Carreira de várias décadas

 

Em agosto próximo estará a iniciar a sua reforma. Gostava que nos fizesse um breve resumo da sua carreira.
São quatro décadas dedicadas à viticultura de um ponto de vista profissional e mais ainda no contexto de viticultura do Douro. E, de facto, foram quatro décadas gratificantes. E o que tornou gratificante foi, sobretudo, a consciência daquilo que estava por fazer ter sido cumprido. O Douro e o Vinho do Porto são a minha paixão e senti que tinha uma missão a cumprir.

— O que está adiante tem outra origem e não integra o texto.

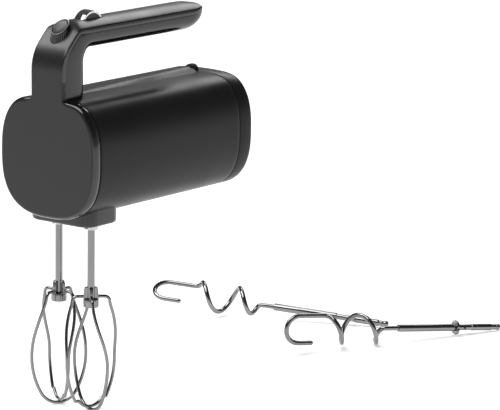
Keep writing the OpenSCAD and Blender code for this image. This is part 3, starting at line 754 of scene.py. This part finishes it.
def make_disc(name, low, high, radius, teeth, mats, node, slot):
    """A half disc with a hub, from x = low to high, with teeth or a plain rim."""
    stations = [(low, 0.9, 0.0), (low, 0.35, 0.3), (low + 0.35, 0.0, 1.0), (high - 0.35, 0.0, 1.0),
                (high, 0.35, 0.3), (high, 1.6, 0.0)]
    rings = []
    for x, inset, depth in stations:
        points = []
        for k in range(WHEEL_STEPS + 1):
            a = WHEEL_START + math.pi * k / WHEEL_STEPS
            groove = GROOVE * depth * (0.5 + 0.5 * math.cos(teeth * 2 * a)) if teeth else 0
            points.append((radius - inset - groove, a))
        for k in range(1, HUB_STEPS):
            points.append((WHEEL_HUB_R - 0.3 * (inset > 0), WHEEL_START + math.pi + math.pi * k / HUB_STEPS))
        rings.append([row(x, WHEEL_Y + r * math.cos(a), WHEEL_Z + r * math.sin(a)) for r, a in points])
    verts, faces = loft(rings)
    marks = [0] * (len(faces) - 2) + [len(mats) - 1] * 2
    piece(name, verts, faces, "speed_dial", slot, mats, [node], marks=marks, angle=28)


def make_wheel():
    """Knurled rim and its bright ring, each a half disc with a hub, as in the CAD."""
    make_disc("wheel_skin", wheel_low.x, wheel_high.x, WHEEL_R, WHEEL_TEETH, [KNURL], "speed_wheel",
              "knurled_grey")
    make_disc("trim_skin", trim_low.x, trim_high.x, WHEEL_R - TRIM_IN, 0, [TRIM, KNURL], "speed_wheel_trim",
              "bright_trim")


# ---------------------------------------------------------------- beaters
def arc(cx, cz, r, start, stop, count):
    angles = [start + (stop - start) * i / count for i in range(count + 1)]
    return [(cx + r * math.cos(a), cz + r * math.sin(a)) for a in angles]


def half_loop(lift):
    """One arm of a wire loop as (radius, depth below the arms), down to the lowest point."""
    wide = CAGE_H * 0.57
    low_r = 17.0
    rise_r = ((wide - 5) ** 2 + (CAGE_R - 14.9) ** 2) / (2 * (CAGE_R - 14.9))
    rise_a = math.asin((wide - 5) / rise_r)
    drop = CAGE_H - low_r - wide
    side_r = (CAGE_R ** 2 + drop ** 2 - low_r ** 2) / (2 * (CAGE_R - low_r))
    side_a = math.atan2(drop, side_r - CAGE_R)
    points = [(4.6, 0.0), (7.0, 0.0), (9.4, 0.0)]
    points += arc(10.6, 4.5, 4.5, math.radians(-80), -rise_a, 9)
    points += arc(CAGE_R - rise_r, wide, rise_r, -rise_a * 0.97, 0, 22)
    points += arc(CAGE_R - side_r, wide, side_r, side_a * 0.08, side_a, 12)
    points += arc(0, CAGE_H - low_r, low_r - lift, side_a + (math.pi / 2 - side_a) / 9, math.pi / 2, 9)
    return points, wide


def loop_points(azimuth, hand, lift, mid, arm_z):
    """A whole wire loop, twisted about the shaft as it goes down."""
    half, wide = half_loop(lift)
    path = []
    for sign, points in ((1, half), (-1, half[-2::-1])):
        for r, depth in points:
            a = azimuth - hand * CAGE_TWIST * smooth(depth / wide)
            path.append(mid + Vector((sign * r * math.cos(a), sign * r * math.sin(a), arm_z - depth)) * MM)
    return path


def beater_fin(centre, base, angle):
    """One of the four fins that stand on the hub."""
    along = Vector((math.cos(angle), math.sin(angle), 0))
    across = Vector((-math.sin(angle), math.cos(angle), 0))
    profile = [(2.0, 6.8), (6.1, 6.8), (6.1, 8.2), (5.6, 14.6), (5.2, 15.8), (4.3, 16.4), (2.0, 16.4)]
    rings = []
    for offset, less in ((-1.4, 0.3), (-1.1, 0.0), (1.1, 0.0), (1.4, 0.3)):
        ring = []
        for r, h in profile:
            up = Vector((0, 0, base + h - less * (h > 16)))
            ring.append(centre + (along * max(r - less, 1.5) + across * offset + up) * MM)
        rings.append(ring)
    return loft(rings)


def make_beater(side, name):
    low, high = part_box("beater_shaft_" + name)
    mid = (low + high) / 2
    centre = Vector((mid.x, mid.y, 0))
    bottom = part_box("beater_cage_" + name)[0].z / MM
    arm_z = bottom + WIRE_R + CAGE_H
    first = 0.0 if side < 0 else math.radians(45)
    body = name + "_beater"
    cage = merge(*[sweep(loop_points(first + turn, -side, lift, centre, arm_z), WIRE_R * MM, False)
                   for turn, lift in ((math.pi / 2, 0), (0.0, 2 * WIRE_R))])
    piece("cage_" + name, *cage, body, "polished_steel", [STEEL], ["beater_cage_" + name])
    base = low.z / MM
    top = high.z / MM
    profile = [(SHAFT_R, base + 6.9), (SHAFT_R, top - 9), (2.5, top - 8.4), (2.5, top - 7.8),
               (SHAFT_R, top - 7.2), (SHAFT_R, top - 1.4), (2.4, top - 0.6)]
    shaft = lathe(profile, centre, (0, 0, 1), 48)
    profile = [(5.4, base), (6.0, base + 0.2), (HUB_R, base + 0.8), (HUB_R, base + 6.2), (6.05, base + 6.8),
               (5.5, base + 7.1), (SHAFT_R, base + 7.3)]
    hub = lathe(profile, centre, (0, 0, 1), 64)
    fins = [beater_fin(centre, base, k * math.pi / 2 + first) for k in range(4)]
    pin = sweep([centre + Vector((0, y, base + PIN_UP)) * MM for y in (-4.6, 0, 4.6)], PIN_R * MM)
    piece("shaft_" + name, *merge(shaft, hub, *fins, pin), body, "polished_steel", [STEEL],
          ["beater_shaft_" + name])


# ---------------------------------------------------------------- dough hooks
def hook_points(start):
    """The wire from its crook through the spiral to the shank, along X; start turns it, in degrees."""
    start = math.radians(start)
    c, s = math.cos(start), math.sin(start)

    def crook(u, offset):
        return Vector((u, -offset * c, offset * s))
    path = [crook(u, -HOOK_R) for u in (25, 21, 17)]
    path += [crook(HOOK_R * (1 - math.sin(a)), HOOK_R * math.cos(a)) for a in np.linspace(math.pi, 0, 22)]
    path += [crook(u, HOOK_R) for u in (16, 22, 28, 33)]
    for u in np.arange(TURN_START, TURN_END + TURN_FADE + 0.1, 0.8):
        a = start - (u - TURN_START) * 2 * math.pi / TURN_PITCH
        r = HOOK_R * (1 - smooth((u - TURN_END) / TURN_FADE))
        path.append(Vector((u, -r * math.cos(a), r * math.sin(a))))
    path.append(Vector((SHANK_START + 9, 0, 0)))
    inner = [(path[i - 1] + path[i] * 2 + path[i + 1]) / 4 for i in range(1, len(path) - 1)]
    return [path[0], *inner, path[-1]]


def notched(a, _):
    """Share of the flange's radius at an angle, with four notches."""
    return 1 - 0.16 * max(0.0, math.cos(4 * (a - math.radians(45)))) ** 6


def make_hook(name, start, flanged, place):
    body = name + "_dough_hook"
    wire = [place @ (p * MM) for p in hook_points(start)]
    piece("hook_coil_" + name, *sweep(wire, (HOOK_WIRE - WIRE_CLEAR) * MM), body, "polished_steel",
          [HOOK_STEEL], ["hook_wire_" + name])
    origin = place @ Vector((0, 0, 0))
    axis = (place.to_3x3() @ Vector((1, 0, 0))).normalized()
    profile = [(2.3, SHANK_START), (3.0, SHANK_START + 0.3), (3.3, SHANK_START + 1), (3.3, FLANGE_AT - 0.3),
               (3.1, FLANGE_AT), (2.6, FLANGE_AT + 0.1), (2.6, JOURNAL - 0.5), (3.0, JOURNAL),
               (3.0, HOOK_L - 10), (2.6, HOOK_L - 9.4), (2.4, HOOK_L - 8.4), (2.4, HOOK_L - 7.6),
               (2.6, HOOK_L - 6.6)]
    for a in range(-40, 81, 20):
        a = math.radians(a)
        profile.append((2.9 * math.cos(a), HOOK_L - 3 + 2.9 * math.sin(a)))
    parts = [lathe(profile, origin, axis, 40)]
    corners = [(-5, 0.4), (-4.6, 0), (4.6, 0), (5, 0.4), (5, 6.6), (4.6, 7), (-4.6, 7), (-5, 6.6)]
    parts.append(loft([[place @ (Vector((LUG_AT + u, y, z)) * MM) for y, u in corners] for z in (-1.1, 1.1)]))
    if flanged:
        profile = [(3.0, 0), (5.9, 0), (6.4, 0.35), (6.4, 2.05), (5.9, 2.4), (3.0, 2.4)]
        profile = [(r, FLANGE_AT + h) for r, h in profile]
        parts.append(lathe(profile, origin, axis, 96, notched))
    piece("hook_shaft_" + name, *merge(*parts), body, "polished_steel", [HOOK_STEEL], ["hook_shank_" + name])


def hook_matrix(x, y, direction):
    """Lays a hook on the table: its crook's end at (x, y), its shank pointing at an angle, in degrees."""
    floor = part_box("beater_cage_right")[0].z
    height = floor + (HOOK_R + HOOK_WIRE + HOOK_REST * math.sin(HOOK_TILT)) * MM
    move = Matrix.Translation(Vector((x * MM, (y + FRONT_Y) * MM, height)))
    return move @ Matrix.Rotation(math.radians(direction), 4, "Z") @ Matrix.Rotation(HOOK_TILT, 4, "Y")


# ---------------------------------------------------------------- stage, light and camera
def make_stage():
    mat, nodes, links, shader = new_material("studio_floor")
    shader.inputs["Base Color"].default_value = (0.92, 0.92, 0.92, 1)
    shader.inputs["Roughness"].default_value = 0.9
    shader.inputs["Specular IOR Level"].default_value = 0.1
    grain = add_noise(nodes, links, 3, 2)
    tone = add_mix(nodes, links, grain.outputs["Fac"], (0.91, 0.91, 0.91), (0.93, 0.93, 0.93))
    links.new(tone, shader.inputs["Base Color"])
    shader.inputs["Emission Color"].default_value = (1, 1, 1, 1)
    shader.inputs["Emission Strength"].default_value = 0.42
    floor_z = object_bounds()[0][2] - 0.0002
    mesh = bpy.data.meshes.new("floor")
    made = bmesh.new()
    bmesh.ops.create_grid(made, x_segments=2, y_segments=2, size=9)
    made.to_mesh(mesh)
    made.free()
    mesh.materials.append(mat)
    floor = bpy.data.objects.new("floor", mesh)
    floor.location = (0, 0, floor_z)
    bpy.context.scene.collection.objects.link(floor)


def add_light(name, place, target, size, size_y, power):
    lamp = bpy.data.lights.new(name, "AREA")
    lamp.shape = "RECTANGLE"
    lamp.size = size
    lamp.size_y = size_y
    lamp.energy = power
    obj = bpy.data.objects.new(name, lamp)
    obj.location = place
    obj.rotation_euler = (Vector(target) - Vector(place)).to_track_quat("-Z", "Y").to_euler()
    bpy.context.scene.collection.objects.link(obj)


def light_studio():
    world = bpy.data.worlds.new("studio")
    bpy.context.scene.world = world
    world.use_nodes = True
    nodes, links = world.node_tree.nodes, world.node_tree.links
    coords = nodes.new("ShaderNodeTexCoord")
    split = nodes.new("ShaderNodeSeparateXYZ")
    links.new(coords.outputs["Generated"], split.inputs["Vector"])
    ramp = nodes.new("ShaderNodeValToRGB")
    links.new(split.outputs["Z"], ramp.inputs["Fac"])
    stops = ramp.color_ramp.elements
    stops[0].position = 0.0
    stops[0].color = (0.42, 0.42, 0.42, 1)
    stops[1].position = 0.8
    stops[1].color = (0.04, 0.04, 0.04, 1)
    stops.new(0.25).color = (0.10, 0.10, 0.10, 1)
    links.new(ramp.outputs["Color"], nodes["Background"].inputs["Color"])
    nodes["Background"].inputs["Strength"].default_value = 1.0
    middle = row(0, 100, 0)
    sun = bpy.data.lights.new("sky_panel", "SUN")
    sun.energy = 2.4
    sun.angle = math.radians(50)
    lamp = bpy.data.objects.new("sky_panel", sun)
    lamp.rotation_euler = (math.radians(25), math.radians(-12), 0)
    bpy.context.scene.collection.objects.link(lamp)
    add_light("rear_softbox", middle + Vector((-0.45, 1.15, 0.95)), middle, 0.9, 0.5, 7)
    add_light("left_softbox", middle + Vector((-1.0, -0.3, 1.15)), middle, 0.6, 0.5, 6)
    bpy.context.scene.view_settings.view_transform = "Standard"


def set_camera():
    """A long lens at the front right, a little above; the front plate sits left of the middle."""
    level = math.cos(VIEW_EL)
    back = Vector((math.sin(VIEW_AZ) * level, -math.cos(VIEW_AZ) * level, math.sin(VIEW_EL)))
    right = Vector((math.cos(VIEW_AZ), math.sin(VIEW_AZ), 0))
    up = back.cross(right)
    data = bpy.data.cameras.new("camera")
    data.sensor_width = 36
    data.lens = LENS
    data.clip_end = 50
    camera = bpy.data.objects.new("camera", data)
    camera.location = row(0, 0, 0) + back * VIEW_D
    look = (-back + right * math.tan(AIM_RIGHT) - up * math.tan(AIM_DOWN)).normalized()
    turn = look.to_track_quat("-Z", "Y").to_matrix().to_4x4() @ Matrix.Rotation(VIEW_ROLL, 4, "Z")
    camera.rotation_euler = turn.to_euler()
    bpy.context.scene.collection.objects.link(camera)
    bpy.context.scene.camera = camera


set_camera()
finish_inner_nodes()
make_gasket()
make_bevel_ring()
make_sleeve()
make_rear_cap()
make_chin()
make_front_plate()
make_strap()
make_core()
make_spine()
make_gland()
make_button()
make_wheel()
make_beater(-1, "left")
make_beater(1, "right")
make_hook("rear", 155, False, hook_matrix(*REAR_HOOK))
make_hook("front", 90, True, hook_matrix(*FRONT_HOOK))
make_stage()
light_studio()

O que destaca de metas alcançadas?
A arquitetura do terreno. Sinto ter contribuído para modelos de vinha capazes de assegurar ao mesmo tempo várias condições: a beleza da paisagem, o aproveitamento do terreno, com patamares estreitos com 1,5m de largura, o controlo da erosão provocado pelas chuvas. E devo também destacar o facto de me ter mantido firme no modelo de granjeio clássico. E quando digo clássico refiro-me à contratação dos assalariados rurais, de forma direta, sem contratações externas, em que as responsabilidades foram de alguma forma transferidas para outros.
Depois, devo dizer que respeitei sempre o património genético das videiras do Douro. Hoje, e desde 2007 com a mudança de nome das castas, o património genético das castas do Douro tem sido adulterado. O caso mais flagrante dessa adulteração é da Tinta Roriz. Uma casta tradicional do Douro que desde o dia em que foi considerada como sinónimo de Aragonês e de Tempranillo, está adulterada e ameaçada. Têm entrado descaradamente videiras de Tempranillo quando deveríamos ter mantido a Tinta Roriz tradicional. Isso é preocupante para mim.

Imagino que quando iniciar a sua reforma, não vai resistir a acompanhar de perto a viticultura do Douro.
Há uma coisa que não perderei: a ligação afetiva à Fladgate Partnership. Devo aquilo que sou a mim mas também à sorte que tive em ter trabalhado nesta empresa. Li recentemente um livro cujo título me tem desembaraçado destas perguntas nesta fase da minha vida. É de um escritor grego, naturalizado sueco, Theodor Kallifatides, que se chama “Outra vida para viver”. É o que eu sinto neste momento.